The real investment rate has also increased to 34.6% in the fourth quarter of 2017-18, although paradoxically, the nominal investment rate during this period remained below 31%. This difference is explained by relatively lower implicit price deflator of investment goods when compared to that for consumption goods.
Many of the government’s policy initiatives have shown a clear productivity-enhancing supply-side thrust including demonetization and the GST. The new Monetary Policy Framework agreement has institutionalized a consumer price index (CPI) inflation target of 4% on average. Key policy initiatives (Make in India, Start-up India) also aim at improving productivity. Two early policy successes are related to the market determination of mineral and spectrum prices. The power sector further benefitted from the Ujwal DISCOM Assurance Yojana scheme. For real estate and banking, the regulatory framework was changed. Additional fiscal space was created by better targeting of subsidies while the expansion for rail/road projects was prioritized.
Two factors may create short-term drags on India’s prospects for maintaining a sustained level of high growth: rising global crude prices and prospects of fiscal slippage. Global crude prices recently touched $80 a barrel. for the first time since 2014. The supply factors include U.S. sanctions on Iran and the crisis in Venezuela.
On the demand side, according to the World Bank, world oil consumption grew strongly in 2017, up by 1.6% year-on-year. In 2018, U.S. consumption growth is expected to gather further momentum. Rising crude prices may adversely affect most indicators of India’s macro balance including trade and current account deficits, inflation, exchange rate and fiscal deficit. Reversing a falling trend since December 2017, CPI-based inflation increased to 4.6% in April 2018 due to rising prices of petrol and diesel used for transport.
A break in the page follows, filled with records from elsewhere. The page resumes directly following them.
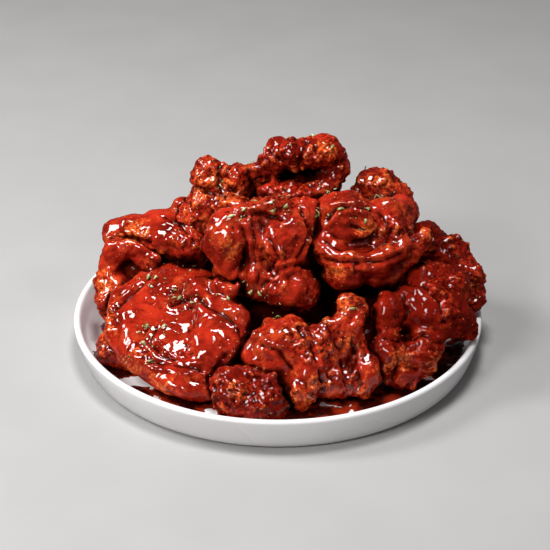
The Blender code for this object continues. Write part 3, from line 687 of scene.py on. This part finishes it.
def mark_bare(piece, spots):
    """Keeps for each point how near it is to the middle of a bare spot, from 0 to 1."""
    mesh = piece.data
    points = np.empty(len(mesh.vertices) * 3, np.float32)
    mesh.vertices.foreach_get("co", points)
    points = points.reshape(-1, 3) / MM
    bare = np.zeros(len(points), np.float32)
    for x, y, z, radius in spots:
        away = np.sqrt(((points - (x, y, z)) ** 2).sum(axis=1)) / (radius * 1.25)
        bare = np.maximum(bare, 1.0 - away)
    mesh.attributes.new("bare", "FLOAT", "POINT").data.foreach_set("value", bare.astype(np.float32))


def camera_place():
    """Where the camera stands."""
    pitch = math.radians(VIEW_PITCH)
    back = Vector((0.0, -math.cos(pitch), math.sin(pitch)))
    return Vector(VIEW_TARGET) * MM + back * VIEW_DISTANCE


def thrown_on(heap_tree, across, up):
    """The point of the heap that the camera sees at this place across and up the picture, or None."""
    pitch = math.radians(VIEW_PITCH)
    up_slope = Vector((0.0, math.sin(pitch), math.cos(pitch)))
    aim = Vector(VIEW_TARGET) * MM + Vector((across * MM, 0.0, 0.0)) + up_slope * up * MM
    eye = camera_place()
    return heap_tree.ray_cast(eye, (aim - eye).normalized())[0]


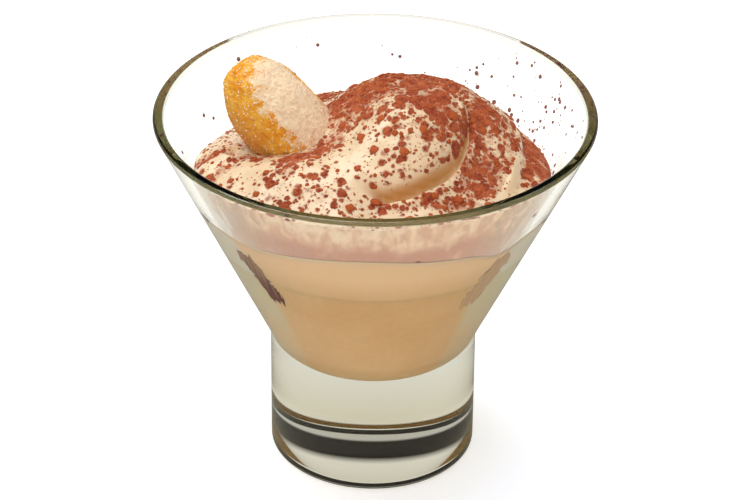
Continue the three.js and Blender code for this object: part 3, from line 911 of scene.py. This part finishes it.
class DESSERT_OT_glass(bpy.types.Operator):
    """Turn the conical glass with its solid foot"""

    bl_idname = "dessert.glass"
    bl_label = "Glass"

    def arc(self, centre, radius, start, end, steps):
        """Points of an arc in the profile plane, between two angles in degrees."""
        angles = np.radians(np.linspace(start, end, steps + 1))
        return [(centre[0] + radius * math.cos(a), centre[1] + radius * math.sin(a)) for a in angles]

    def run(self, start, end):
        """Points along a straight run, close to its ends, so that the shading stays true there."""
        length = math.dist(start, end)
        shares = [near / length for near in (0.12, 0.4, 1.2) if near < 0.4 * length]
        shares = [*shares, 0.5, *(1 - share for share in reversed(shares))]
        return [tuple(mix(a, b, share) for a, b in zip(start, end, strict=True)) for share in shares]

    def execute(self, context):
        lip = GLASS_HEIGHT - LIP_RADIUS
        crease = (FOOT_RADIUS + CREASE_ROUNDING, CREASE_HEIGHT - CREASE_ROUNDING * 0.23)
        middle = (0, BOWL_FLOOR_HEIGHT)
        shares = np.linspace(0, 1, 25)
        profile = [(RECESS_RADIUS * share, RECESS_DEPTH * (1 - share**2)) for share in shares]
        for arc in (
            ((FOOT_RADIUS - FOOT_EDGE_RADIUS, FOOT_EDGE_RADIUS), FOOT_EDGE_RADIUS, -90, 0, 16),
            (crease, CREASE_ROUNDING, 180, 180 - CONE_TILT, 6),
            ((cone_radius(lip, LIP_RADIUS), lip), LIP_RADIUS, -CONE_TILT, 90, 12),
            ((cone_radius(lip, WALL_THICKNESS - LIP_RADIUS), lip), LIP_RADIUS, 90, 180 - CONE_TILT, 8),
            ((BOWL_RADIUS, BOWL_HEIGHT), BOWL_FLOOR_FILLET, -CONE_TILT, -90, 20),
        ):
            points = self.arc(*arc)
            profile += [*self.run(profile[-1], points[0]), *points]
        profile += [*self.run(profile[-1], middle), middle]
        piece = turned("serving_glass", profile, context.scene.dessert_glass.steps)
        finish_piece(piece, pressed_glass(), "clear_glass", "glass")
        return {"FINISHED"}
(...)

Continued pressure on inflation may prompt the RBI to revise the repo rate upwards during the current year.
The Centre’s fiscal deficit-GDP ratio, after showing a steady improvement since 2014-15, slipped back to a level of more than 3.5% of GDP in 2017-18, exceeding the fiscal responsibility and budget management (FRBM) target of 3% and the budgeted target of 3.2%. With the general election around the corner, this situation may not improve in spite of the fact that the FRBM Act has been modified, shifting the policy anchor to achieving a debt-GDP ratio of 40% while retaining the fiscal deficit target at 3% of GDP. This target is now to be reached by March 2021.